Benefield: Down syndrome won’t slow this Santa Rosa High cross country runner

It started as something of a whim.

Hannah Hobaugh was making her way through freshman orientation at Santa Rosa High this summer when she came across coach Doug Courtemarche manning the cross country table. He was trying to encourage incoming ninth-graders to sign up with the team. Apparently Courtemarche is part coach, part salesman.

Something in that conversation gave spark to the idea that Hobaugh should go out for the team.

Up to that point, Hobaugh was not an avid runner. She’d dabbled in soccer and was a committed thespian. But running?

“I just said to myself, ‘I love running,’” she said.

But this would be a first for the Panthers. Hobaugh was born with Down syndrome and in their decades at the helm, neither Courtemarche nor co-coach Carrie Joseph can remember a Panther squad ever having a runner with Down syndrome on the team.

“We are in uncharted territory,” Joseph said. “But for us, it’s about exploring a new sport and pushing yourself so that running and exercise is part of what she feels she can do.”

And she can.

In the first two meets of the season, Hobaugh finished races on modified courses. At the Rancho Cotate Invitational on Sept. 8, Hobaugh’s route was limited to the track so she was able to run it solo, without her mom Diane as a guide.

Diane Hobaugh has become somewhat of an honorary Panther this season. During the day, Hannah has an aide who attends class with her, but extracurriculars are a different story. So when Hannah signed on, she essentially signed her mom on, too.

“I said, ‘Well, Doug, that means you get two of us,’” Diane Hobaugh said of the day Hannah joined the team.

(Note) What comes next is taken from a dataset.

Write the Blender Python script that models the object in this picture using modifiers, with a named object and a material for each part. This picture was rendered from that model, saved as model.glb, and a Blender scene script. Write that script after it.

If the workout is on the track, Diane watches from afar. But if the Panthers are running the trails at Spring Lake, like they did Monday afternoon, Diane laces up her shoes and runs too. After all, the Santa Rosa squad is so big that Courtemarche and Joseph have to climb aboard mountain bikes to keep an eye on sometimes three different pace groups.

During practice in the searing 98-degree heat Monday afternoon, Hobaugh ran a modified workout.

She ran some, she walked some. When she was coming into the finish, she had tied her ponytail up into a bun to keep her neck cool.

After a break in the shade, she made her way down where a group of faster runners were finishing their workout.

“I made really, really nice friends,” she said before Monday’s workout.

“Everyone is so nice. They supported me through all my races.”

As a bonding event, the girls squad had a team sleepover which apparently was a blast, though few details were shared. Such are the rules of sleepovers.

“The whole team is really fun,” Hobaugh said.

But every minute of cross country isn’t fun. In fact, many days it’s difficult.

“In the beginning, I thought it was really hard,” Hobaugh said.

“All I thought was, it’s a really far distance, but I try anyway,” she said. “I just take it one step at a time.”

Sometimes, on difficult days like Monday, she ends up walking for a bit.

“I walk and run at the same time,” she said.

And getting used to running on trails has had its tricky moments.

“I’m trying not to fall,” she said.

Like most of her teammates, what Hobaugh is able to do today is different from what she was capable of at the start of the season. Her limit, or what might be considered a limit, is shifting.

“She is really watching her ability to sustain more and know her personal body limits. She is growing,” her mom said. “Her personal confidence, you can see it in her face.”

Diane Hobaugh describes her role as peripheral, but she’s seen what the team means to her daughter.

“They are just the nicest bunch of kids,” she said. “They are a solid team where they are encouraging people and congratulating each other. I couldn’t ask for anything more, especially as a freshman.”

Hannah Hobaugh said she takes on workouts and races with a dose of reality. She knows what she can do but is always looking to push it a little farther.

“At Spring Lake it started out to be really slow at first, so I took it step by step,” she said. “That’s what Carrie told me: ‘If you are running at your own pace, it’s OK.’”

“They are really fast runners,” she said of the Panthers. “I’m always in the back.”

But that has its benefits.

“I like my own space,” she said.

Hobaugh isn’t racking up points for the Panthers, but her contributions are still clear, even this early in the season.

Junior Peyton Krzyzek said Hobaugh has brought something new to the team this year: Perspective.

“She has the guts to be out here trying every day,” she said. “It’s such a game changer. It brings a lot more positivity and perspective to the team.”

Joseph said sometimes being a teammate means simply understanding the effort that everyone is putting in - no matter their speed or finish times.

“They are doing something that is really hard,” she said. “It’s mutual respect.”

I asked Hobaugh about her goals for the season, if there was a time she wanted to beat or a course she was really looking forward to.

No, she said.

“I just ask myself what I should do better,” she said.

Sounds like pretty good advice for sport and life.